# taz.de -- Ungarn verhängt „Gefahrenzustand“: Orbán kann besser durchregieren
       
       > Nach Corona zieht Ungarns Premier jetzt den Krieg in der Ukraine für
       > Sondergesetze heran. Erste Maßnahme: eine Sondersteuer für
       > Großunternehmen.
       
 (IMG) Bild: Ministerpräsident Orbán hat gern Macht
       
       Wien taz | In Ungarn herrscht seit Donnerstag null Uhr akute Gefahr. Mit
       dem Argument, der Krieg in der Ukraine bedrohe auch die Sicherheit Ungarns,
       hat Premier [1][Viktor Orbán] am Dienstag die Verhängung des
       „Gefahrenzustands“ erklärt. Dieser ermächtigt den Regierungschef, vom
       Gesetz nicht gedeckte Maßnahmen zu ergreifen, ohne das Parlament
       einzuschalten. Als Erstes dekretierte er eine Sondersteuer auf Gewinne von
       Großunternehmen.
       
       Dem Auftritt Orbáns war eine Sondersitzung des Parlaments vorausgegangen,
       in der die zehnte Verfassungsänderung in ebenso vielen Jahren beschlossen
       wurde. Sie ermächtigt die Regierung, im Fall eines Kriegs oder einer
       humanitären Katastrophe in einem Nachbarland den Notstand auszurufen. Mit
       seinen Sondervollmachten wolle er, so Orbán, die Folgen des Kriegs in der
       Ukraine sowie die kritische Lage der Weltwirtschaft bewältigen.
       
       Der Gefahrenzustand ist einer von sechs in Artikel 54 der Verfassung
       vorgesehenen Ausnahmezustände. Er unterscheidet sich vom Nationalen
       Krisenzustand, dem Notstand, dem Zustand der Terrorbedrohung, dem
       präventiven Verteidigungszustand und dem Zustand eines unerwarteten
       Angriffs. Gemeinsam haben diese Ausnahmezustände, dass sie den
       Regierungschef mit Sondervollmachten ausstatten.
       
       Die Maßnahmen, die ergriffen werden können, sind im
       Katastrophenschutzgesetz geregelt. Dazu gehören Ausgangsverbote,
       Demonstrationsverbote und Eingriffe in den Verkehr. Sie verlieren ihre
       Gültigkeit, wenn sie nicht binnen 14 Tagen vom Parlament abgesegnet werden.
       
       ## Die Spielregeln den eigenen Bedürfnissen angepasst
       
       Orbán scheint es diesmal vor allem um wirtschaftliche Maßnahmen zu gehen.

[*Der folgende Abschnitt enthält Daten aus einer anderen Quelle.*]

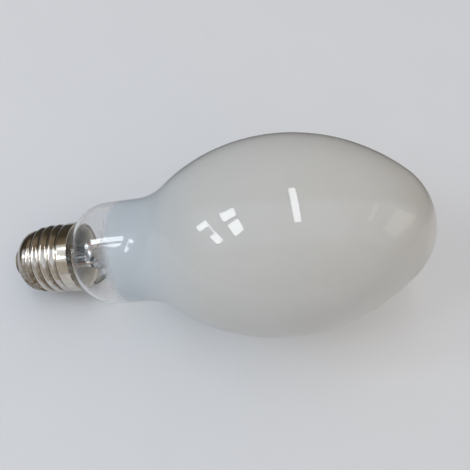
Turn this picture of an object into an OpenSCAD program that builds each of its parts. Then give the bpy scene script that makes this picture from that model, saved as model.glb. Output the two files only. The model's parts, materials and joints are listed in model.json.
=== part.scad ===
// High pressure sodium lamp with an E27 screw cap, lying on its side.
// Every piece is drawn about the lamp's own axis, with +Z from the cap to the dome and
// zero at the rim of the cap. The module lie() then lays the whole lamp on the floor.

/* [Outer bulb] */
// Overall length from the solder on the contact to the top of the dome
lamp_length = 156; // [154:0.5:160]
// Largest diameter of the glass
bulb_d = 71; // [68:0.5:74]
// Distance from the cap rim to the largest diameter
widest_at = 76; // [73:0.5:79]
// Radius of the long sides of the bulb, seen from the side
belly_arc = 66.4; // [64:0.2:70]
// Radius of the straight tube between shoulder and belly
tube_r = 19.3; // [18.8:0.1:19.8]
// Radius of the hollow curve from the tube to the belly
waist_arc = 23.6; // [22:0.2:27]
// Radius of the rounded shoulder above the cap
shoulder_arc = 15; // [14:0.2:16]
// Distance from the cap rim to where the shoulder meets the tube
shoulder_at = 13.5; // [13:0.1:14.5]
// Radius of the neck inside the cap
neck_r = 11.3; // [11:0.05:11.4]
// Radius of the hollow curve where the neck meets the shoulder
neck_arc = 6; // [5:0.1:7]
// How far the neck reaches below the rim of the cap
neck_depth = 13; // [12:0.1:13.5]
// Thickness of the blown glass
glass = 1; // [0.8:0.05:1.1]

/* [Screw cap] */
// Length of the cap from its rim to the solder on the contact
cap_length = 27; // [26.8:0.1:27.4]
// Radius over the crests of the thread
crest_r = 13.2; // [13.1:0.05:13.25]
// Radius at the roots of the thread
root_r = 12.1; // [12.05:0.01:12.2]
// Rise of the thread in one turn
pitch = 3.629; // [3.6:0.001:3.65]
// Distance from the cap rim down to the last full crest, on the floor side
low_crest = 16.47; // [16.3:0.01:16.7]
// Radius of the smooth collar
collar_r = 13.35; // [13.3:0.01:13.4]
// Height of the smooth collar
collar_h = 4.2; // [4:0.1:4.4]
// Thickness of the sheet brass
sheet = 0.3; // [0.25:0.01:0.32]
// How much slimmer the shell is at the end of its thread
end_taper = 0.8; // [0.6:0.1:0.9]
// Radius of the hole that the shell's rounded end leaves
lip_r = 7.4; // [7:0.1:7.8]
// Radius of the centre contact
contact_r = 5.6; // [5:0.1:6]
// Thickness of the centre contact
contact_t = 0.8; // [0.6:0.1:1]

/* [Stem and frame] */
// Radius of the glass tube that rises from the flare
stem_r = 4.6; // [4.4:0.1:4.8]
// Wall of the stem tube
stem_wall = 1; // [0.9:0.05:1.1]
// Station at which the tube starts to flatten into the press
press_from = 2; // [1:0.5:3]
// Station of the top of the press
press_top = 15; // [14:0.5:16]
// Width of the press, across both leads
press_w = 12; // [11:0.5:13]
// Thickness of the press
press_t = 4; // [3.6:0.1:4.4]
// Radius of the frame wire
wire_r = 0.6; // [0.5:0.05:0.65]
// Distance of each lead from the axis in the press
lead_y = 3.4; // [3.2:0.1:3.6]

/* [Arc tube] */
// Outer radius of the alumina tube
arc_r = 3; // [2.8:0.1:3.2]
// Wall of the alumina tube
arc_wall = 0.7; // [0.6:0.05:0.8]
// Length of the alumina tube
arc_length = 54; // [50:1:56]
// Distance from the cap rim to the middle of the arc tube
light_centre = 75; // [74:0.5:76]
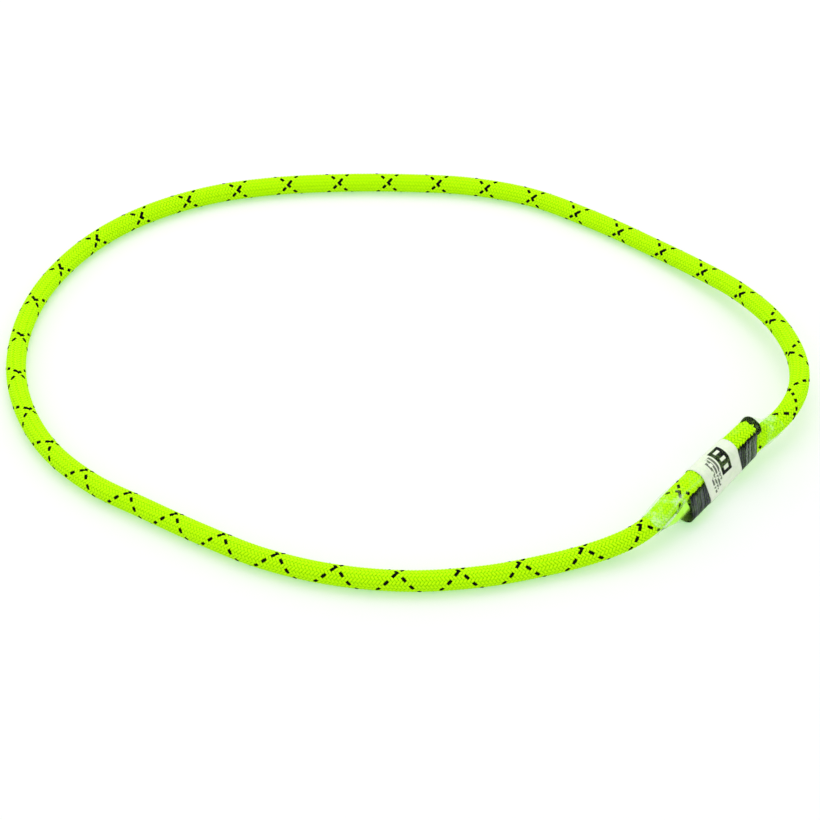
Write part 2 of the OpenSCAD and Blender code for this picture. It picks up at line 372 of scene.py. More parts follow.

       Wer die Abstimmungsmaschinerie des ungarischen Parlaments, wo Orbáns Fidesz
       eine Zweidrittelmehrheit hat, kennt, der weiß, dass Gesetze innerhalb von
       24 Stunden durchgepeitscht werden können. Verordnungen können binnen
       weniger Minuten verfasst und unterzeichnet werden. Außerdem sieht die
       Geschäftsordnung des Parlaments nur vier Sonderverfahren innerhalb von
       sechs Monaten vor.
       
       „Ungarns Regierung passt die Spielregeln einmal mehr ihren eigenen
       Bedürfnissen an“, schreibt Emese Pásztor, die Direktorin des Projekts für
       Politische Freiheiten der Ungarischen Union für Bürgerliche Freiheiten. Sie
       fürchtet, dass Ausnahmezustände „in Zukunft zur neuen Normalität werden“.
       Dadurch würden nicht nur Grundrechte bedroht, sondern auch die Rolle des
       Parlaments weiter geschwächt.
       
       Das ungarische Helsinki-Komitee, das als „ausländischer Agent“ diffamiert
       wird, weist darauf hin, dass die gesetzlich vorgeschriebene Volksbefragung
       für eine solche Verfassungsänderung nicht stattgefunden habe. Journalisten
       fürchten, dass der Gefahrenzustand die Pressefreiheit weiter untergräbt.
       Der vom Geheimdienst mit der [2][Pegasus-Software] abgehörte
       Investigativreporter Szabolcs Panyi tweetete, dass die Behörden unter
       Berufung auf den Ausnahmezustand auch Anfragen unter dem
       Informationsfreiheitsgesetz abblocken können.
       
       Mit der Sonderabgabe für Banken, Versicherungsgesellschaften,
       Handelsketten, Energieunternehmen, Telekomfirmen und Fluggesellschaften
       (befristet bis 2023) will Orbán zwei neue Fonds speisen, die der
       Finanzierung der Landesverteidigung und der Subventionierung der
       Verbraucherenergiepreise dienen sollen. Die Auswirkungen des Kriegs würden
       es immer schwieriger machen, „die Familien zu schützen“, so Orbán in einer
       Videobotschaft. Er hat die [3][Wahl Anfang April] auch deshalb klar
       gewonnen, weil er Milliarden in Wahlgeschenke steckte und versprach, Ungarn
       aus dem Krieg herauszuhalten.